Frequently asked questions about Les Demoiselles d’Avignon

What is Les Demoiselles d'Avignon in AP Art History?

It's Pablo Picasso's 1907 oil painting of five nude women in a brothel, famous for fracturing space into angular planes and giving two figures African mask-like faces. It's a required work in Unit 4 and the key precursor to Cubism.

Is Les Demoiselles d'Avignon a Cubist painting?

No, it's proto-Cubist. Picasso painted it in 1907, before he and Braque developed Cubism, so it anticipates the movement rather than belonging to it. Calling it 'a precursor to Cubism' is the exam-safe phrasing.

Is Les Demoiselles d'Avignon set in Avignon, France?

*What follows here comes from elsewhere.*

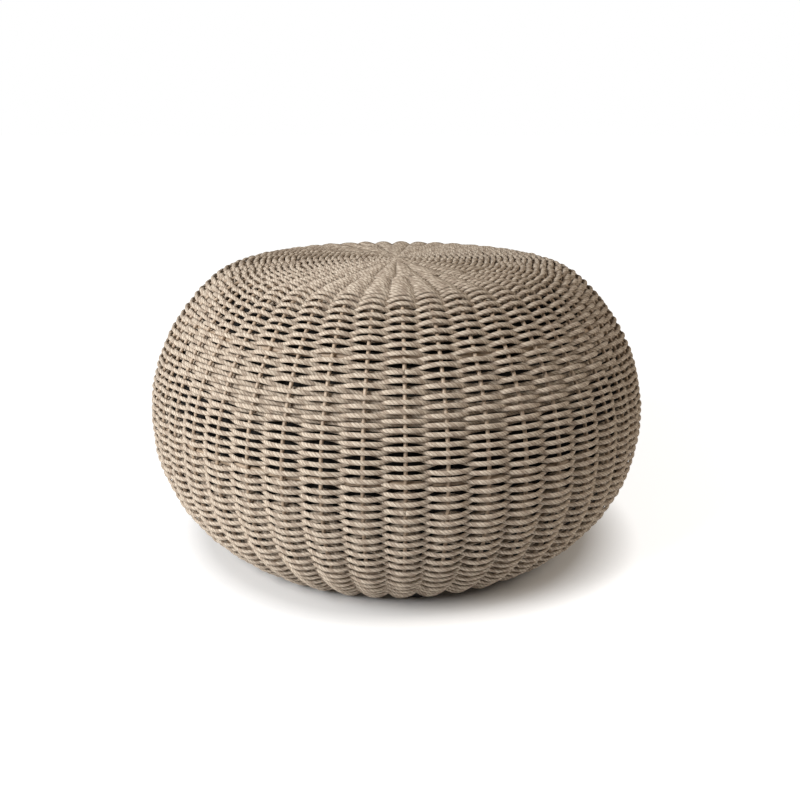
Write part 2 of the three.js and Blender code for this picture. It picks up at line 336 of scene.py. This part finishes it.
def calculate(tree, operation, first, second=None):
    """One sum in a material. Each of its two values is another node's output or a plain number."""
    node = tree.nodes.new("ShaderNodeMath")
    node.operation = operation
    for slot, value in enumerate((first, second)):
        if isinstance(value, bpy.types.NodeSocket):
            tree.links.new(value, node.inputs[slot])
        elif value is not None:
            node.inputs[slot].default_value = value
    return node.outputs[0]


def shade_cloth_finish():
    """Painted shade in very dark brown: the unlit inside of the stool, on a cloth surface with
    faint clouds of colour and fine crossed threads from two waves.
    """
    material, tree, shader = new_material("painted_shade_cloth", roughness=0.95)
    place = add_node(tree, "TexCoord").outputs["Object"]
    clouds = noise(tree, place, scale=30)
    # Painted shade: this very dark colour stands in for the unlit inside of the stool.
    tone = colour_by(tree, clouds, (0, rgb(0.06, 0.05, 0.04)), (1, rgb(0.10, 0.09, 0.08)))
    tree.links.new(tone, shader.inputs["Base Color"])
    threads = []
    for direction in ("X", "Z"):
        wave = add_node(tree, "TexWave", Scale=350)
        wave.bands_direction = direction
        tree.links.new(place, wave.inputs["Vector"])
        threads.append(wave.outputs["Fac"])
    raise_surface(tree, shader, calculate(tree, "ADD", *threads), strength=0.4, distance=0.0002)
    return material


lining = shade_lining_dome()
lining.data.materials.append(shade_cloth_finish())
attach(lining, "root")
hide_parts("lining")

# Cord. One long cord of twisted polyolefin strands, heathered taupe and cream, is woven in a spiral
# from the middle of the crown to the base ring, before one rib and behind the next, and is pulled
# tight, so that it lies flat. The ribs are an odd number, so each turn passes the other way.
CORD_RADIUS = 0.0025
FLAT_SHARE = 0.78
THICKEST_SHARE = 1.2
CORD_SIDES = 12
# How far outside and inside the rib line its centre passes, and how much further out on the wall.
RIDE_OFFSET = 0.0052
WALL_RIDE = 0.0005
BEHIND_OFFSET = 0.0056
# Behind the ribs it is pulled thinner, and on the lower wall also upwards, under the course above.
BEHIND_NARROWING = 0.42
BEHIND_RISE = 0.0022
# Near the middle it passes two ribs at a time: 22 pairs and the last rib, which stands alone. The
# table gives the number of the pair by that of the rib. It is whole in the middle of each pair.
PAIRED_LENGTH = 0.120
PAIRS_OPEN = (PAIRED_LENGTH - 0.004, PAIRED_LENGTH + 0.004)
PAIR_COUNT = 23
PAIR_AT_RIB = {0: -1 / 3, 0.5: 0, 42.5: 21, 44: 22, 45: 22 + 2 / 3}
# How flat the wave of the weave is over a rib or a pair, and the power by which the section there
# goes over into the one between the ribs.
SINGLE_FLATNESS = 0.9
PAIR_FLATNESS = 1.6
SECTION_POWER = 1.2
# The weave starts flat at the eye and reaches its full depth between these radii, and half its
# depth is at most this share of the way from rib to rib.
DEPTH_RADII = (0.008, 0.030)
SINK_RADII = (0.010, 0.040)
STEEPEST_SHARE = 0.45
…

No. The title refers to Avignon Street (Carrer d'Avinyó) in Barcelona, known for its brothels. It's a small detail, but getting the setting right matters for contextual analysis.

What cultures influenced Les Demoiselles d'Avignon?

African masks, which Picasso encountered in Paris through French colonial collections, shaped the two right-hand faces, while ancient Iberian sculpture influenced the three on the left. This is exactly the colonialism-driven cultural exchange that LO 4.1.B asks you to explain.

How is Les Demoiselles d'Avignon different from later Cubist works?

Demoiselles still shows recognizable, full-color figures in a single (if collapsed) scene. Analytic Cubist works that followed break objects into near-monochrome facets viewed from multiple angles at once, going far beyond what Picasso attempted in 1907.